Goal of the exercise
Look through the data for the string "shown". Copy every line where it is found.

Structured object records
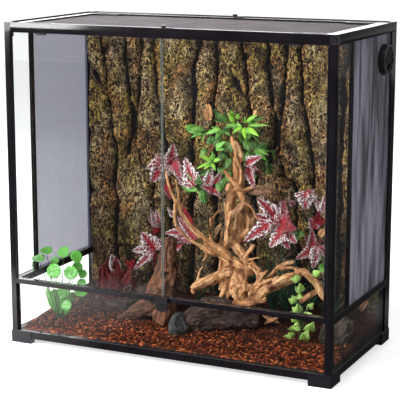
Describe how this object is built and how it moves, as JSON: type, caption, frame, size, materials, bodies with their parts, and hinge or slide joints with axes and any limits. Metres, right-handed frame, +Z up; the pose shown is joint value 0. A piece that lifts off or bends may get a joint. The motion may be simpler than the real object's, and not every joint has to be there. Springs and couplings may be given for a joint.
{
  "type": "reptile terrarium",
  "caption": "Tall glass and mesh reptile terrarium with hinged front doors, lift-off mesh lid, cable inlets and port, planted with a root and bark background.",
  "frame": {"origin": "middle of the footprint, on the floor under the feet", "axes": "+X to the right as seen from the doors, +Y to the back, +Z up"},
  "size_m": [0.9253, 0.464, 0.8623],
  "materials": {
    "black_profile": "gloss black coated aluminium profile",
    "corner_plastic": "moulded, gloss black",
    "fitting_plastic": "moulded, semi-gloss black",
    "glass": "clear float glass with a faint green edge",
    "side_mesh": "fine woven mesh, dark grey",
    "lid_mesh": "fine woven mesh, light grey",
    "stop_rubber": "black pads",
    "lock_metal": "black key cylinder",
    "bolt_steel": "plain steel",
    "bark_panel": "rough olive-brown bark relief",
    "bark_chips": "loose red-brown bark chips",
    "driftwood": "weathered orange-tan root",
    "dark_wood": "dark rough bark",
    "leaf_green": "fresh green leaves",
    "leaf_pale": "pale green leaves",
    "leaf_red": "red and cream leaves",
    "leaf_maroon": "dark maroon leaves"
  },
  "bodies": {
    "enclosure": {"foot_front_left": "corner_plastic", "foot_front_right": "corner_plastic", "foot_back_left": "corner_plastic", "foot_back_right": "corner_plastic", "bottom_rail_front": "black_profile", "bottom_rail_back": "black_profile", "bottom_rail_left": "black_profile", "bottom_rail_right": "black_profile", "post_front_left": "black_profile", "post_front_right": "black_profile", "post_back_left": "black_profile", "post_back_right": "black_profile", "top_corners": "corner_plastic", "top_rail_front": "black_profile", "top_rail_back": "black_profile", "top_rail_left": "black_profile", "top_rail_right": "black_profile", "mid_rail_front": "black_profile", "mid_rail_left": "black_profile", "mid_rail_right": "black_profile", "divider_left": "black_profile", "divider_right": "black_profile", "floor_pane": "glass", "back_pane": "glass", "front_lower_pane": "glass", "left_lower_pane": "glass", "right_lower_pane": "glass", "left_strip_pane": "glass", "right_strip_pane": "glass", "left_screen": "side_mesh", "right_screen": "side_mesh", "door_stops": "stop_rubber", "lock_housing": "fitting_plastic", "port_ring": "fitting_plastic", "port_nut": "fitting_plastic", "background_panel": "bark_panel", "substrate": "bark_chips", "driftwood": "driftwood", "logs": "dark_wood", "round_leaf_plant": "leaf_green", "variegated_plant": "leaf_red", "green_leaf_plant": "leaf_green", "trailing_vine": "leaf_pale", "maroon_plant": "leaf_maroon"},
    "door_left": {"door_left_glass": "glass", "door_left_hinge": "black_profile"},
    "door_right": {"door_right_glass": "glass", "door_right_hinge": "black_profile"},
    "key_cylinder": {"lock_cylinder": "lock_metal"},
    "bolt": {"lock_bolt": "bolt_steel"},
    "lid": {"lid_frame": "black_profile", "lid_screen": "lid_mesh", "inlet_housings": "fitting_plastic"},
    "shutter_front_left": {"inlet_shutter_front_left": "fitting_plastic"},
    "shutter_front_right": {"inlet_shutter_front_right": "fitting_plastic"},
    "shutter_back_left": {"inlet_shutter_back_left": "fitting_plastic"},
    "shutter_back_right": {"inlet_shutter_back_right": "fitting_plastic"},
    "latch_front": {"lid_latch_front": "fitting_plastic"},
    "latch_back": {"lid_latch_back": "fitting_plastic"},
    "rotating_cap": {"port_cap": "fitting_plastic"}
  },
  "joints": [
    {"name": "door_left_swing", "type": "hinge", "parent": "enclosure", "child": "door_left", "pos_m": [-0.4344, -0.2235, 0.5], "axis": [0, 0, -1], "range_deg": [0, 110]},
    {"name": "door_right_swing", "type": "hinge", "parent": "enclosure", "child": "door_right", "pos_m": [0.4344, -0.2235, 0.5], "axis": [0, 0, 1], "range_deg": [0, 110]},
    {"name": "key_turn", "type": "hinge", "parent": "enclosure", "child": "key_cylinder", "pos_m": [0, -0.2345, 0.156], "axis": [0, 1, 0], "range_deg": [0, 90]},
    {"name": "bolt_rise", "type": "slide", "parent": "enclosure", "child": "bolt", "axis": [0, 0, 1], "range_m": [0, 0.0055]},
    {"name": "lid_lift", "type": "slide", "parent": "enclosure", "child": "lid", "axis": [0, 0, 1], "range_m": [0, 0.08]},
    {"name": "shutter_front_left_slide", "type": "slide", "parent": "lid", "child": "shutter_front_left", "axis": [1, 0, 0], "range_m": [0, 0.034]},
    {"name": "shutter_back_left_slide", "type": "slide", "parent": "lid", "child": "shutter_back_left", "axis": [1, 0, 0], "range_m": [0, 0.034]},
    {"name": "shutter_front_right_slide", "type": "slide", "parent": "lid", "child": "shutter_front_right", "axis": [-1, 0, 0], "range_m": [0, 0.034]},
    {"name": "shutter_back_right_slide", "type": "slide", "parent": "lid", "child": "shutter_back_right", "axis": [-1, 0, 0], "range_m": [0, 0.034]},
    {"name": "latch_front_turn", "type": "hinge", "parent": "enclosure", "child": "latch_front", "pos_m": [0, -0.21625, 0.855], "axis": [0, 0, 1], "range_deg": [0, 90]},
    {"name": "latch_back_turn", "type": "hinge", "parent": "enclosure", "child": "latch_back", "pos_m": [0, 0.21625, 0.855], "axis": [0, 0, -1], "range_deg": [0, 90]},
    {"name": "cap_turn", "type": "hinge", "parent": "enclosure", "child": "rotating_cap", "pos_m": [0.459, 0.1275, 0.767], "axis": [1, 0, 0], "continuous": true}
  ],
  "couplings": [
    {"joint": "key_turn", "follows": "bolt_rise", "rad_per_m": 285.5}
  ]
}
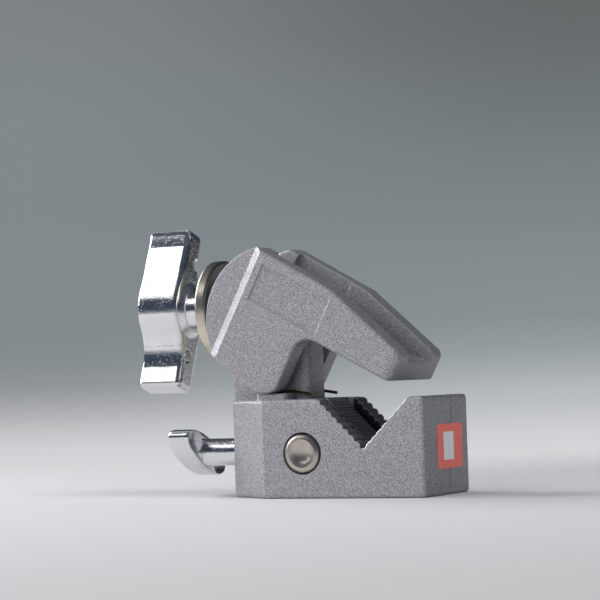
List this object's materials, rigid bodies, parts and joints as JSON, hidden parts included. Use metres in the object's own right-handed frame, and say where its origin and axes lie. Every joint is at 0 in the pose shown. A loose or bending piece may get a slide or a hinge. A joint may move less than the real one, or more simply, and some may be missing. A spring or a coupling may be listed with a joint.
{
  "type": "camera mounting clamp",
  "caption": "Screw-driven jaw clamp with a toothed V jaw, a rocking channel-shaped upper jaw, a wing handle, and a latched hexagonal stud socket with a locking screw.",
  "frame": {"origin": "centre of the mouth of the hexagonal stud socket, on the flat base of the fixed jaw", "axes": "+X from the wing handle to the jaw tips along the clamping screw, +Y across the jaws away from the latch button, +Z from the base towards the moving jaw"},
  "size_m": [0.1185, 0.0395, 0.0987],
  "materials": {
    "cast_coat": "silver-grey stoved coat, fine grain",
    "polished_chrome": "polished",
    "bright_steel": "bright zinc",
    "black_steel": "blackened",
    "spring_steel": "oiled spring steel",
    "nickel": "nickel, turned",
    "satin_nickel": "satin nickel",
    "brass": "turned",
    "bronzed_wire": "bronzed spring wire",
    "label": "printed film"
  },
  "bodies": {
    "base": {"fixed_jaw": "cast_coat", "latch_stop_pin": "bright_steel", "jaw_spring": "bronzed_wire", "latch_spring": "spring_steel", "end_label": "label"},
    "upper_jaw": {"moving_jaw": "cast_coat"},
    "washer": {"pressure_washer": "nickel"},
    "handle": {"wing_handle": "polished_chrome", "clamp_bolt": "bright_steel", "handle_grub_screw": "black_steel", "washer_retaining_ring": "spring_steel", "bolt_stop_ring": "spring_steel"},
    "latch": {"latch_button": "satin_nickel", "latch_stem": "bright_steel"},
    "lock_pad": {"lock_screw_pad": "brass"},
    "lock_screw": {"lock_screw_head": "polished_chrome", "lock_screw_stud": "bright_steel"}
  },
  "joints": [
    {"name": "jaw_hinge", "type": "hinge", "parent": "base", "child": "upper_jaw", "pos_m": [-0.00375, 0, 0.0515], "axis": [0, 1, 0], "range_deg": [-32.7, 12.35], "deforming": ["jaw_spring"]},
    {"name": "washer_feed", "type": "slide", "parent": "base", "child": "washer", "axis": [1, 0, 0], "range_m": [-0.00685, 0.0026]},
    {"name": "handle_turn", "type": "hinge", "parent": "washer", "child": "handle", "pos_m": [-0.04, 0, 0.0685], "axis": [1, 0, 0], "range_deg": [-1640, 620]},
    {"name": "latch_push", "type": "slide", "parent": "base", "child": "latch", "axis": [0, 1, 0], "range_m": [0, 0.005], "stiffness_N_per_m": 800, "springref_m": -0.002, "deforming": ["latch_spring"]},
    {"name": "lock_feed", "type": "slide", "parent": "base", "child": "lock_pad", "axis": [1, 0, 0], "range_m": [-0.01049, 0.00899]},
    {"name": "lock_turn", "type": "hinge", "parent": "lock_pad", "child": "lock_screw", "pos_m": [-0.03, 0, 0.0162], "axis": [1, 0, 0], "range_deg": [-2520, 2160]}
  ],
  "couplings": [
    {"joint": "handle_turn", "follows": "jaw_hinge", "ratio": 50.105},
    {"joint": "washer_feed", "follows": "jaw_hinge", "m_per_rad": 0.011962},
    {"joint": "lock_turn", "follows": "lock_feed", "rad_per_m": 4188.8}
  ]
}
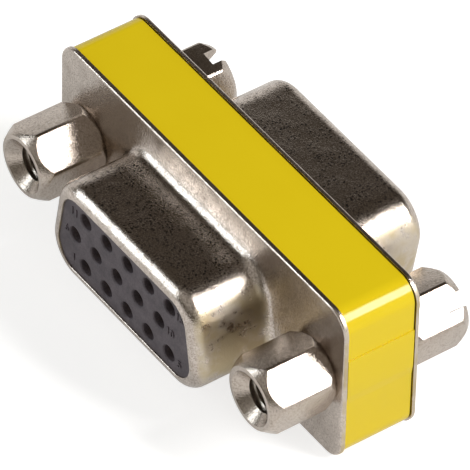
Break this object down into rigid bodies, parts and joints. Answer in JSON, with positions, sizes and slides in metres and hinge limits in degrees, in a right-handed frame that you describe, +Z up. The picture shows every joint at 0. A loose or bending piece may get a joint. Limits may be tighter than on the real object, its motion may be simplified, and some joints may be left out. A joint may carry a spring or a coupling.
{
  "type": "d-sub gender changer",
  "caption": "Low-profile gender changer for high-density D-sub plugs: a socket on each side of a thin labelled body, with hexagon nuts and jackscrews.",
  "frame": {"origin": "middle of the base line, on the surface that the two flanges stand on", "axes": "+X along the connector towards the end with the label seam, -Y out of the front socket, +Y out of the rear socket, +Z up"},
  "size_m": [0.0308, 0.0174, 0.0125],
  "materials": {
    "nickel_shell": "bright nickel plating on drawn steel, faintly mottled",
    "nickel_hardware": "bright nickel plating on turned brass hexagon bar",
    "insulator": "moulded, dark grey",
    "contact": "rolled strip, gold flash",
    "label": "yellow vinyl film, bare"
  },
  "bodies": {
    "root": {"front_shell": "nickel_shell", "rear_shell": "nickel_shell", "front_insulator": "insulator", "rear_insulator": "insulator", "contact_01": "contact", "contact_02": "contact", "contact_03": "contact", "contact_04": "contact", "contact_05": "contact", "contact_06": "contact", "contact_07": "contact", "contact_08": "contact", "contact_09": "contact", "contact_10": "contact", "contact_11": "contact", "contact_12": "contact", "contact_13": "contact", "contact_14": "contact", "contact_15": "contact", "label": "label", "front_nut_left": "nickel_hardware", "front_nut_right": "nickel_hardware", "rear_jackscrew_left": "nickel_hardware", "rear_jackscrew_right": "nickel_hardware"}
  },
  "joints": []
}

Exercise result
Describe how this object is built and how it moves, as JSON: type, caption, frame, size, materials, bodies with their parts, and hinge or slide joints with axes and any limits. Metres, right-handed frame, +Z up; the pose shown is joint value 0. A piece that lifts off or bends may get a joint. The motion may be simpler than the real object's, and not every joint has to be there. Springs and couplings may be given for a joint.
List this object's materials, rigid bodies, parts and joints as JSON, hidden parts included. Use metres in the object's own right-handed frame, and say where its origin and axes lie. Every joint is at 0 in the pose shown. A loose or bending piece may get a slide or a hinge. A joint may move less than the real one, or more simply, and some may be missing. A spring or a coupling may be listed with a joint.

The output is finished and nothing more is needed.